When we are dealing with analytics and insights, we mostly are confronted with one of two distinct categories of problems: puzzles and mysteries.
What's the difference?
Puzzles have solutions; they have answers. Whether crosswords or Sudoku – a puzzle is designed to have a sole right answer, and the challenge with it is to overcome the lack of information it bears.
A mystery, on the other hand, cannot be solved – it can only be framed. Mysteries are often characterized by an abundance, even an exorbitance of information.
Some of the questions we are faced with can be answered by digging out missing data from our Analytics tools and reports. "How have we been able to grow our Like base on Facebook over the past six months?", "How has this month's revenue been compared to last month's?" and "Where did people on our website drop out of the sales funnel?" are clearly puzzle questions to which answers can be found from our available data.
But we get more complicated questions asked as well: "How can we increase our average revenue per user?", "How can we reduce churn?", "How can we shorten the lead times?", or "How can we increase engagement on our website?".
It is enticing to look at our past data, and to extrapolate trends over time from there. As seen with Kodak, or Nokia, a stable historic trend in units sold prevented both companies from asking “Are we selling the right products to the right people?”
Making extrapolations from historic data, or embarking on detailed planning for exact interventions involving several disconnected players lets us look at mysteries as if they were puzzles when, in fact, they are not.

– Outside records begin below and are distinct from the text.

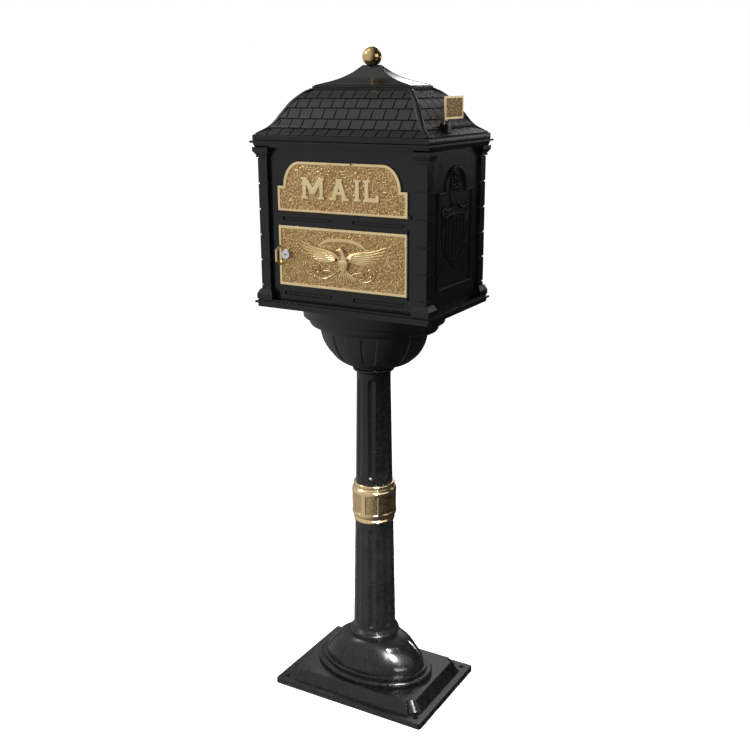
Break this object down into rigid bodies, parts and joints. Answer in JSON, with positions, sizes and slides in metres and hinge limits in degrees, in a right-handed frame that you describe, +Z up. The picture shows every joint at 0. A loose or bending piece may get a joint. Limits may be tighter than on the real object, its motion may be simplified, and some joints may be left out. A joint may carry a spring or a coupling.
{
  "type": "pedestal mailbox",
  "caption": "Locking letter box with a hipped shingle roof, brass doors and a swing flag, on a fluted post with an oval bell and a flanged base.",
  "frame": {"origin": "centre of the base flange's underside, on the post axis", "axes": "+Z up along the post, -Y towards the front of the box with both doors, +X to the right of the doors"},
  "size_m": [0.399, 0.279, 1.385],
  "materials": {
    "black_paint": "satin",
    "brass": "satin",
    "polished_brass": "polished",
    "chrome": "polished",
    "steel": "zinc plated"
  },
  "bodies": {
    "frame": {"base_flange": "black_paint", "base_bell": "black_paint", "lower_shaft": "black_paint", "upper_shaft": "black_paint", "top_bowl": "black_paint", "box_base": "black_paint", "cornice_frame": "black_paint", "corner_post_front_right": "black_paint", "corner_post_front_left": "black_paint", "corner_post_rear_right": "black_paint", "corner_post_rear_left": "black_paint", "front_panel": "black_paint", "rear_panel": "black_paint", "right_side_panel": "black_paint", "left_side_panel": "black_paint", "roof_shell": "black_paint", "roof_cap": "black_paint", "flag_bracket": "black_paint", "post_collar": "polished_brass", "ball_finial": "polished_brass", "tie_rod": "steel", "tie_rod_washers": "steel", "tie_rod_nuts": "steel", "corner_screws": "steel", "bowl_bolts": "steel", "mail_baffle": "steel", "baffle_screws": "steel", "roof_screws": "steel", "finial_stud": "steel", "finial_nut": "steel", "mail_door_pins": "steel", "locker_door_pins": "steel", "flag_pin": "steel"},
    "mail_door": {"mail_door": "brass"},
    "locker_door": {"locker_door": "brass", "door_handle": "brass", "lock_body": "chrome", "lock_nut": "steel"},
    "lock": {"lock_plug": "chrome", "lock_cam": "steel", "cam_screw": "steel"},
    "flag": {"flag": "brass"}
  },
  "joints": [
    {"name": "mail_door_hinge", "type": "hinge", "parent": "frame", "child": "mail_door", "pos_m": [0, -0.1219, 1.0759], "axis": [1, 0, 0], "range_deg": [0, 80]},
    {"name": "locker_door_hinge", "type": "hinge", "parent": "frame", "child": "locker_door", "pos_m": [0.1426, -0.1219, 0.98515], "axis": [0, 0, 1], "range_deg": [0, 110]},
    {"name": "lock_turn", "type": "hinge", "parent": "locker_door", "child": "lock", "pos_m": [-0.1266, -0.119, 0.988], "axis": [0, 1, 0], "range_deg": [0, 90]},
    {"name": "flag_pivot", "type": "hinge", "parent": "frame", "child": "flag", "pos_m": [0.178, -0.036, 1.2415], "axis": [1, 0, 0], "range_deg": [0, 90]}
  ]
}
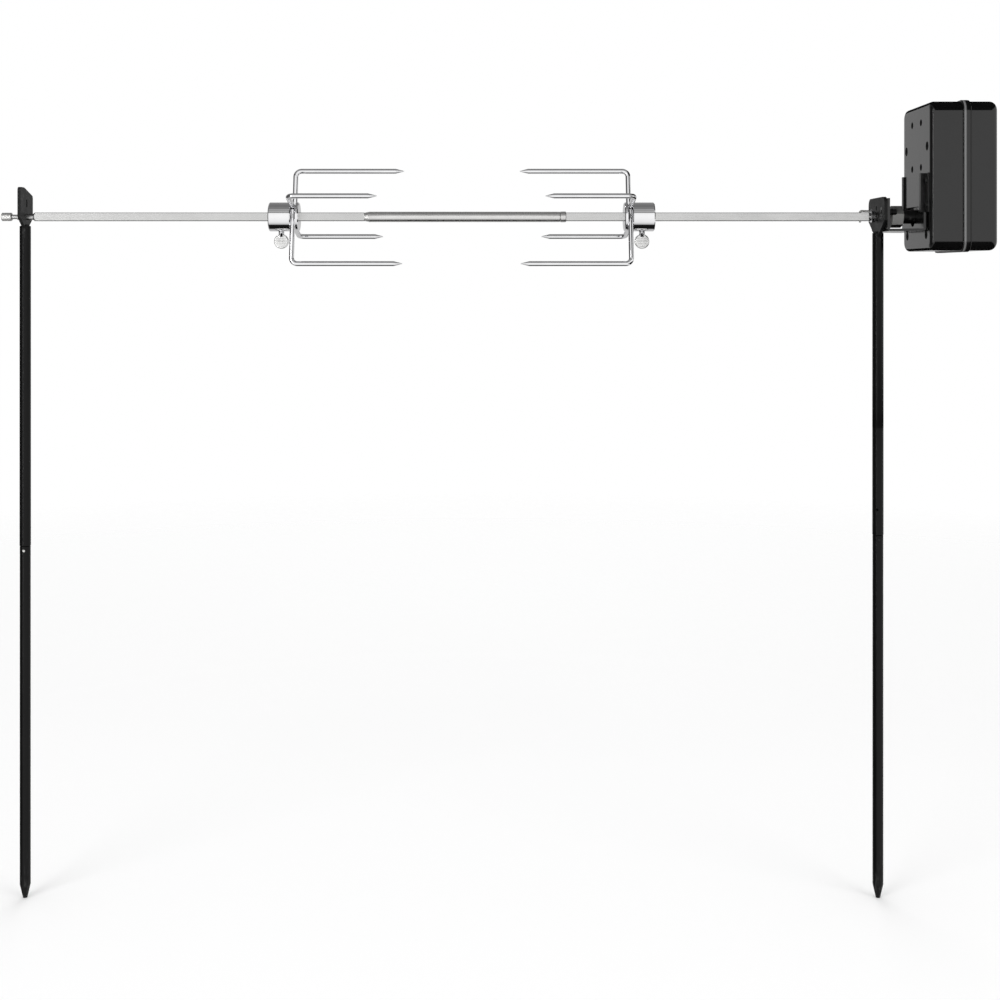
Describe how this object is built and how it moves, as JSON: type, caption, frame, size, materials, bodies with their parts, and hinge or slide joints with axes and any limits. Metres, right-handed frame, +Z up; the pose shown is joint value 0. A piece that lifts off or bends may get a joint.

We can frame a mystery, using questions: "Which additional subscriptions would customers consider buying that would complement (not replace) our offering?", "Is there a way to make it easier for customers to make a purchase decision by reducing their perceived risk?" or "Can we scale our offering so that it appears more attractive to pay a higher up-front price for it?" are questions that may have no definite answers at the very moment they are asked. The point is: once they do have answers, it's much more likely to discover a few potential solutions.
In essence: when we frame a mystery along the lines of constraints, variants and shifts associated with it, we tend to get a clearer understanding of its boundaries. Pretty much all business decisions are volatile these days, so they require both thinking in configurations and the reversal of hypotheses once their validity is refuted.
When we are trying to solve business problems by treating them as mysteries, it helps to ask questions about "What can be changed?" and "What has to remain the same?". Depending on the answers we find to each of these two questions, we can model the contingencies accordingly.
If we’re told a website has a well established and defined audience, we can ask: “Do we reach enough of this audience?” and “What previously unanticipated content needs does this particular audience have?”
This changes our perspective from the solution (of a puzzle) towards a more strategic approach. Even more importantly: it creates a sense of possibility.
In any case, we will have to find ways to constructively question the notion of any hypothesis as being irrefutable. There is a very fine line between 'what we know' and 'what we take for granted', and using the distinction between 'puzzles' and 'mysteries' can help us to understand these differences better.